An urn has $N_1$ red, $N_2$ green and $N_3$ yellow balls. $$N = N_1 + N_2 + N_3,$$ which denotes the total number of balls in the urn. $$p_1 = \frac{N_1}{N},\ p_2 = \frac{N_2}{N},\ p_3 = \frac{N_3}{N},$$ which denotes the proportions of red, green and yellow balls in the urn.

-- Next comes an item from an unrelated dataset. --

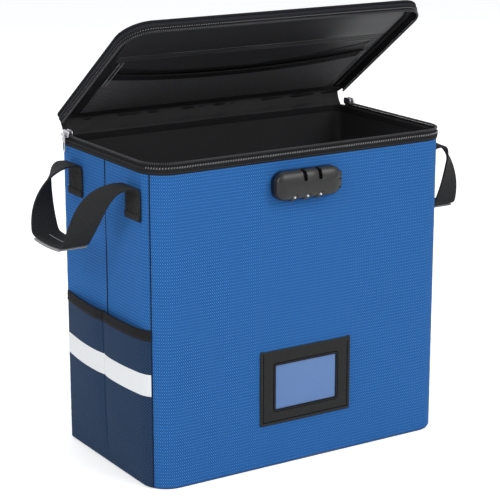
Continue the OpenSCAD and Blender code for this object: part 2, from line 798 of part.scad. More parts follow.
// The sewn ends of the webbing, which rise to the bend
module left_ends() {
    stop = bend_out - webbing_t / 2 - run_gap;
    for (side = [-1, 1]) color("black") ribbon([
        for (p = [[webbing_t / 2, -patch_h], [webbing_t / 2, -patch_h / 2], [webbing_t / 2, 0],
            [webbing_t / 2 + 0.6, bend_rise * 0.45], [stop * 0.45, bend_rise * 0.82],
            [stop * 0.75, bend_rise * 0.97], [stop, bend_rise]])
            [[side_x - p[0], side * leg_y, patch_top + p[1]], [0, 1, 0], webbing_t]], webbing_w);
}
module handle_left_ends() {
    left_ends();
}
module handle_right_ends() {
    right_hand() left_ends();
}
module handle_left_strap() {
    left_strap(grip_drop);
}
module handle_right_strap() {
    right_hand() left_strap(grip_drop + right_sag);
}
module handle_left_grip() {
    left_grip(grip_drop);
}
module handle_right_grip() {
    right_hand() left_grip(grip_drop + right_sag);
}

front_panel();
back_panel();
left_panel();
right_panel();
bottom_panel();
front_board();
back_board();
left_front_board();
left_back_board();
right_front_board();
right_back_board();
body_lining();
base_board();
base_pad();
rim_binding();
body_zip_tape();
body_zip_coil();
hinge_tape();
lid_cover();
lid_board();
lid_lining();
lid_side_band();
lid_piping();
lid_binding();
lid_zip_tape();
lid_zip_coil();
lid_hinge_roll();
lid_front_panel();
lid_stitched_band();
lid_net_pocket();
lid_net_elastic();
side_pocket();
side_pocket_binding();
reflective_strip();
label_frame();
label_film();
lock_housing();
lock_plate();
lock_spindle();
lock_screws();
lock_dial_1();
lock_dial_2();
lock_dial_3();
lock_button();
lock_latch();
lock_spring();
slider_left();
slider_right();
pull_left();
pull_right();
handle_left_ends();
handle_right_ends();
handle_left_strap();
handle_right_strap();
handle_left_grip();
handle_right_grip();
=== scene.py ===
"""A soft-sided record carrying case, put together piece by piece.

Everything is in metres in the case's own frame: the origin is the centre of the base,
+X runs to the right along the front, -Y is the front and +Z is up.
"""

import json
import math

import bmesh
import bpy
import numpy as np
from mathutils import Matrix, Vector


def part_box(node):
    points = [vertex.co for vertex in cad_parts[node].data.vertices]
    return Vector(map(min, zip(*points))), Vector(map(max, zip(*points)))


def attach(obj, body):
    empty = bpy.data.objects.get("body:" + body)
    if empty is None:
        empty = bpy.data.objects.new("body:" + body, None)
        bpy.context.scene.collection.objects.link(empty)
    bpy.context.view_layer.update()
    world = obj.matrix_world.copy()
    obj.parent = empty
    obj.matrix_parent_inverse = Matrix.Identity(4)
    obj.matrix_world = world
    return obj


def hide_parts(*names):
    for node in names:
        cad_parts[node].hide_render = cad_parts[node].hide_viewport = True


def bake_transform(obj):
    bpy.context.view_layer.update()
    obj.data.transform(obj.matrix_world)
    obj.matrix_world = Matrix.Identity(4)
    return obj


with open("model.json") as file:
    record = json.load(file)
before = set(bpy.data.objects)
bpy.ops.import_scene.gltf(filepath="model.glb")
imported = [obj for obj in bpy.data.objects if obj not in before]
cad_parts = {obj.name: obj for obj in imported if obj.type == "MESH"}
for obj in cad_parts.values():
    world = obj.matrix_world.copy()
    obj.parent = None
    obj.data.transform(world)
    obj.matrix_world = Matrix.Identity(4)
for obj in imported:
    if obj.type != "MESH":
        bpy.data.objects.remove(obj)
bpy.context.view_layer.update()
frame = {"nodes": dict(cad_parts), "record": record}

MM = 0.001

# ---- Camera ----
# The case is seen from its left front corner and a little above, through a long lens,
# so that its sides stay nearly parallel. The frame is square.
def linked_object(name, data):
    """An object in the scene that shows some data."""
    made = bpy.data.objects.new(name, data)
    bpy.context.collection.objects.link(made)
    return made


view_azimuth = math.radians(-32.26)
view_elevation = math.radians(15.03)
view_distance = 1.877
view_target = Vector((-0.0058, 0.0, 0.2074))

camera_data = bpy.data.cameras.new("camera")
camera_data.sensor_width = 36.0
camera_data.lens = 125.5
camera = linked_object("camera", camera_data)
towards_camera = Vector((
    math.sin(view_azimuth) * math.cos(view_elevation),
    -math.cos(view_azimuth) * math.cos(view_elevation),
    math.sin(view_elevation)))
camera.location = view_target + towards_camera * view_distance
camera.rotation_euler = towards_camera.to_track_quat("Z", "Y").to_euler()
bpy.context.scene.camera = camera
bpy.context.scene.view_settings.view_transform = "Standard"


# ---- Floor and studio light ----
# A plain pale floor under a white surround. Three large soft lamps give the front and
# the left side nearly the same light, with the front's left part a little darker.
def empty_tree(owner):
    """The shader tree of a world or a material, without its first nodes."""
    owner.use_nodes = True
    owner.node_tree.nodes.clear()
    return owner.node_tree


def add_node(tree, kind, inputs=None, **settings):
    """A node with its settings; each input is a value or the socket that feeds it."""
    made = tree.nodes.new(kind)
    for key, value in settings.items():
        setattr(made, key, value)
    for key, value in (inputs or {}).items():
        if isinstance(value, bpy.types.NodeSocket):
            tree.links.new(value, made.inputs[key])
        else:
            made.inputs[key].default_value = value
    return made


def sum_up(tree, operation, *values):
    """The result of one Math node."""
    return add_node(tree, "ShaderNodeMath", dict(enumerate(values)), operation=operation).outputs[0]


def shown_ray(tree):
    """1 for rays that show the surround itself, straight or in gloss and glass."""
    path = add_node(tree, "ShaderNodeLightPath")
    seen = sum_up(tree, "MAXIMUM", path.outputs["Is Camera Ray"], path.outputs["Is Glossy Ray"])
    return sum_up(tree, "MAXIMUM", seen, path.outputs["Is Transmission Ray"])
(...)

A simple random sample of $n$ balls is taken from the urn, where $n < N_i$, $i =1,2,3$.
I need to obtain an approximation to this probability when $n$ is much smaller than $N_1, N_2, N_3$.
I know that in a situation that only has $N_1$ and $N_2$, the approximation to the probability when $n$ is much smaller than $N_1$ and $N_2$ is:$$\frac{n!}{x!(n - x)!} × p^x × (1 - p)^{n-x}.$$
However, for the life of me, I cannot figure out how to do with $N_1, N_2, N_3$. Any help would be amazing.
\begin{eqnarray*} (p_1+p_2+p_3)^{N}= \sum_{N_1+N_2+N_3=N} \frac{N!}{N_1 ! N_2 ! N_3 !} p_1^{N_1} p_2^{N_2} p_3^{N_3}. \end{eqnarray*}